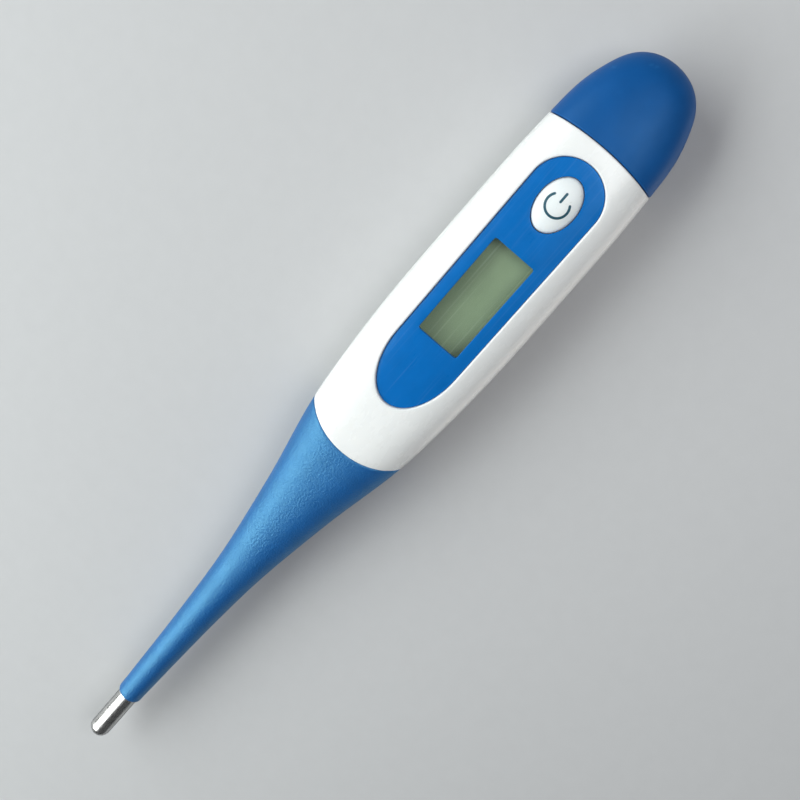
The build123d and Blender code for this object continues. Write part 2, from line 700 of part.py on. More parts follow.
# ---- button cell and its two contacts ----
cell_top_z = CELL_BOTTOM_Z + CELL_HEIGHT
gasket_radius = CELL_RADIUS - CELL_CAN_WALL
lid_radius = gasket_radius - CELL_GASKET_WALL
cavity_z = CELL_BOTTOM_Z + CELL_CAN_WALL
with BuildPart() as battery_can:
    add(disc(CELL_X, 0, CELL_RADIUS, CELL_BOTTOM_Z, cell_top_z - CELL_LID_RISE))
    add(disc(CELL_X, 0, gasket_radius, cavity_z, cell_top_z), mode=Mode.SUBTRACT)
save(battery_can.part, "battery_can")

with BuildPart() as battery_gasket:
    add(disc(CELL_X, 0, gasket_radius, cavity_z, cell_top_z - CELL_LID_RISE))
    add(disc(CELL_X, 0, lid_radius, cavity_z, cell_top_z), mode=Mode.SUBTRACT)
save(battery_gasket.part, "battery_gasket")

with BuildPart() as battery_lid:
    add(disc(CELL_X, 0, lid_radius, cavity_z, cell_top_z))
    fillet(battery_lid.faces().sort_by(Axis.Z)[-1].edges(), CELL_LID_RISE)
save(battery_lid.part, "battery_lid")

with BuildPart() as battery_positive_contact:
    tab_y = (CONTACT_SIDE_Y, CONTACT_SIDE_Y + CONTACT_WIDTH)
    touch_x = CELL_X - (CELL_RADIUS**2 - CONTACT_SIDE_Y**2) ** 0.5
    shelf_z = (BOARD_TOP_Z, BOARD_TOP_Z + CONTACT_THICKNESS)
    add(block((CONTACT_FRONT_X, touch_x), tab_y, shelf_z))
    add(block((touch_x - CONTACT_THICKNESS, touch_x), tab_y, (CONTACT_SLOT_Z, shelf_z[1])))
save(battery_positive_contact.part, "battery_positive_contact")

with BuildPart() as battery_negative_contact:
    post_x = (BOARD_BACK_X - 2 * CONTACT_THICKNESS, BOARD_BACK_X - CONTACT_THICKNESS)
    post_y = (-CONTACT_SIDE_Y - CONTACT_WIDTH, -CONTACT_SIDE_Y)
    tongue_z = (cell_top_z + CONTACT_DIMPLE, cell_top_z + CONTACT_DIMPLE + CONTACT_THICKNESS)
    tongue_y = (-CONTACT_WIDTH / 2, CONTACT_WIDTH / 2)
    add(block(post_x, post_y, (BOARD_TOP_Z, tongue_z[1])))
    add(block((post_x[0], post_x[0] + CONTACT_WIDTH), (post_y[0], tongue_y[1]), tongue_z))
    add(block((post_x[0], CELL_X + CONTACT_WIDTH), tongue_y, tongue_z))
    add(disc(CELL_X, 0, CONTACT_WIDTH / 2, cell_top_z, tongue_z[1]))
save(battery_negative_contact.part, "battery_negative_contact")

# ---- battery cap with its plug and seal ring ----
with BuildPart() as cap_cavity:
    add(cap_inner_form)
    add(slab(PLUG_BACK_X, CAP_CAVITY_BACK_X), mode=Mode.INTERSECT)
    add(channel_block(PLUG_CLEARANCE + PLUG_WALL, PLUG_FRONT_X - 1, PLUG_BACK_X + 1))

with BuildPart() as seal_groove:
    groove = (SEAL_X - SEAL_WIDTH / 2, SEAL_X + SEAL_WIDTH / 2)
    add(channel_block(0, *groove))
    add(channel_block(PLUG_CLEARANCE + SEAL_DEPTH, *groove), mode=Mode.SUBTRACT)

with BuildPart() as battery_cap:
    add(skin)
    add(ahead_of(CAP_EDGE_X, CAP_CROWN_X), mode=Mode.SUBTRACT)
    add(channel_block(PLUG_CLEARANCE, PLUG_FRONT_X, PLUG_BACK_X))
    add(cap_cavity.part, mode=Mode.SUBTRACT)
    add(seal_groove.part, mode=Mode.SUBTRACT)
save(battery_cap.part, "battery_cap")

with BuildPart() as cap_seal_ring:
    add(channel_block(SEAL_CLEARANCE, *groove))
    add(channel_block(PLUG_CLEARANCE + SEAL_DEPTH, *groove), mode=Mode.SUBTRACT)
save(cap_seal_ring.part, "cap_seal_ring")
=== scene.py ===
import bpy
import bmesh
import json
import math
import numpy as np
from mathutils import Matrix, Vector
from mathutils.geometry import delaunay_2d_cdt


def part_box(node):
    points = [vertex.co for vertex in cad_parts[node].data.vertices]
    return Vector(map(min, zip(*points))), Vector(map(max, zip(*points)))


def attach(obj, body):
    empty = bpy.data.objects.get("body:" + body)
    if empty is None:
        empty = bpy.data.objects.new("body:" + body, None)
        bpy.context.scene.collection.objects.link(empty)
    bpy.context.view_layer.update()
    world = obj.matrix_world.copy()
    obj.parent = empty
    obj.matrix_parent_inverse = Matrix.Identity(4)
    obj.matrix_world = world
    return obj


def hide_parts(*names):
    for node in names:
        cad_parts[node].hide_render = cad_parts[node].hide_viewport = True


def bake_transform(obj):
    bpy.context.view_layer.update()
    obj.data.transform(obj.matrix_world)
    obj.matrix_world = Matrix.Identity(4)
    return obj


# Clinical digital thermometer. Lengths below are in millimetres in the CAD model's frame: +X
# from the probe tip to the battery cap, +Z out of the display face, resting on Z = 0. Meshes
# are written in metres.
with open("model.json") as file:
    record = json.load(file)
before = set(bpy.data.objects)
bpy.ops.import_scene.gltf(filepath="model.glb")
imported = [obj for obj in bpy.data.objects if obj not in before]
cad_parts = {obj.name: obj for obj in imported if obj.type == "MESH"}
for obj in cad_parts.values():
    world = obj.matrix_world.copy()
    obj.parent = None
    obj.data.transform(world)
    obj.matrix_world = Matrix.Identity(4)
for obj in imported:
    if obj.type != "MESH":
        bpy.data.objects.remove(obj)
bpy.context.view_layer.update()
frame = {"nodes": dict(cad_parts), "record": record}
nodes = frame["nodes"]
MM = 0.001

# ---- outer form, shared by sleeve, body and cap ----
AXIS_Z = 5.7
# X, half width, half height and superellipse exponent of each cross-section
SECTIONS = (
    (-58.0, 2.07, 2.07, 2.0),
    (-46.0, 2.50, 2.45, 2.0),
    (-34.0, 3.10, 2.90, 2.0),
    (-26.0, 3.75, 3.30, 2.1),
    (-18.0, 4.80, 3.85, 2.2),
    (-9.0, 6.20, 4.60, 2.3),
    (2.0, 8.20, 5.35, 2.5),
    (11.0, 9.00, 5.75, 2.6),
    (20.0, 9.38, 5.95, 2.7),
    (30.0, 9.38, 5.95, 2.7),
    (41.0, 9.20, 5.90, 2.7),
    (49.0, 8.98, 5.75, 2.7),
    (54.5, 8.64, 5.50, 2.6),
    (59.5, 8.08, 5.05, 2.4),
    (63.0, 6.98, 4.35, 2.3),
    (65.5, 5.70, 3.50, 2.1),
    (67.2, 3.85, 2.25, 2.0),
)
TIP_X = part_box("probe_cap")[0].x / MM
END_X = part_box("battery_cap")[1].x / MM

# ---- parting lines: X at their two edges and at the crown of their bow ----
SLEEVE_EDGE_X, SLEEVE_CROWN_X = 3.0, 0.4
CAP_EDGE_X, CAP_CROWN_X = 53.9, 54.7
PARTING_HALF_WIDTH = 8.5
PARTING_GAP = 0.10
SHELL_EDGE_ROUND = 0.22
BODY_FIRST_X = SLEEVE_EDGE_X + SHELL_EDGE_ROUND
BODY_LAST_X = CAP_EDGE_X - PARTING_GAP - SHELL_EDGE_ROUND
# between these the body's rows are straight, beyond them they follow the bows
FRONT_SHIFT_END_X, BACK_SHIFT_START_X = 9.0, 52.5

# ---- panel, window and button ----
PANEL_FRONT_X, PANEL_BACK_X = 10.4, 52.0
PANEL_HALF_WIDTH = 5.2
PANEL_FRONT_ROUND, PANEL_BACK_ROUND = 8.6, 5.1
PANEL_GAP = 0.06
PANEL_UNDERSIDE = 1.0
PANEL_EDGE_ROUND = 0.10
RECESS_LIP, RECESS_DEPTH = 0.40, 1.08
RIM_ROUND = 0.28
SHEET_HALF_WIDTH = 6.6
WINDOW_CENTRE_X, WINDOW_LENGTH, WINDOW_WIDTH = 29.5, 15.9, 6.7
WINDOW_CORNER_RADIUS = 0.3
LENS_MARGIN = 0.7
BUTTON_X, BUTTON_LENGTH, BUTTON_WIDTH = 45.6, 8.0, 5.5
BUTTON_TOP_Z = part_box("power_button")[1].z / MM
BUTTON_BOTTOM_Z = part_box("power_button")[0].z / MM
BUTTON_GAP = 0.10
BUTTON_EDGE_ROUND = 0.28
DOME_SEMI_AXES = (6.05, 4.16, 3.0)
FLANGE_MARGIN = 0.65
FLANGE_TOP_Z, FLANGE_THICKNESS = 10.25, 0.30
SYMBOL_RADIUS, SYMBOL_LINE = 1.6, 0.34
SYMBOL_GAP_DEGREES = 47.0
SYMBOL_BAR_START, SYMBOL_BAR_END = 0.45, 2.05
INK_RISE, INK_DEPTH = 0.012, 0.10
INK_END_WIDTH_SHARE = 0.15
INK_CROSS_SHARES = (-1, -0.4, 0.4, 1)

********

Only the lines from the one containing "# ---- battery" through the one containing "obj.data.transform(obj.matrix_world)" are to be extracted, exactly as they appear, with both ends included.

# ---- battery cap with its plug and seal ring ----
with BuildPart() as cap_cavity:
    add(cap_inner_form)
    add(slab(PLUG_BACK_X, CAP_CAVITY_BACK_X), mode=Mode.INTERSECT)
    add(channel_block(PLUG_CLEARANCE + PLUG_WALL, PLUG_FRONT_X - 1, PLUG_BACK_X + 1))

with BuildPart() as seal_groove:
    groove = (SEAL_X - SEAL_WIDTH / 2, SEAL_X + SEAL_WIDTH / 2)
    add(channel_block(0, *groove))
    add(channel_block(PLUG_CLEARANCE + SEAL_DEPTH, *groove), mode=Mode.SUBTRACT)

with BuildPart() as battery_cap:
    add(skin)
    add(ahead_of(CAP_EDGE_X, CAP_CROWN_X), mode=Mode.SUBTRACT)
    add(channel_block(PLUG_CLEARANCE, PLUG_FRONT_X, PLUG_BACK_X))
    add(cap_cavity.part, mode=Mode.SUBTRACT)
    add(seal_groove.part, mode=Mode.SUBTRACT)
save(battery_cap.part, "battery_cap")

with BuildPart() as cap_seal_ring:
    add(channel_block(SEAL_CLEARANCE, *groove))
    add(channel_block(PLUG_CLEARANCE + SEAL_DEPTH, *groove), mode=Mode.SUBTRACT)
save(cap_seal_ring.part, "cap_seal_ring")
=== scene.py ===
import bpy
import bmesh
import json
import math
import numpy as np
from mathutils import Matrix, Vector
from mathutils.geometry import delaunay_2d_cdt


def part_box(node):
    points = [vertex.co for vertex in cad_parts[node].data.vertices]
    return Vector(map(min, zip(*points))), Vector(map(max, zip(*points)))


def attach(obj, body):
    empty = bpy.data.objects.get("body:" + body)
    if empty is None:
        empty = bpy.data.objects.new("body:" + body, None)
        bpy.context.scene.collection.objects.link(empty)
    bpy.context.view_layer.update()
    world = obj.matrix_world.copy()
    obj.parent = empty
    obj.matrix_parent_inverse = Matrix.Identity(4)
    obj.matrix_world = world
    return obj


def hide_parts(*names):
    for node in names:
        cad_parts[node].hide_render = cad_parts[node].hide_viewport = True


def bake_transform(obj):
    bpy.context.view_layer.update()
    obj.data.transform(obj.matrix_world)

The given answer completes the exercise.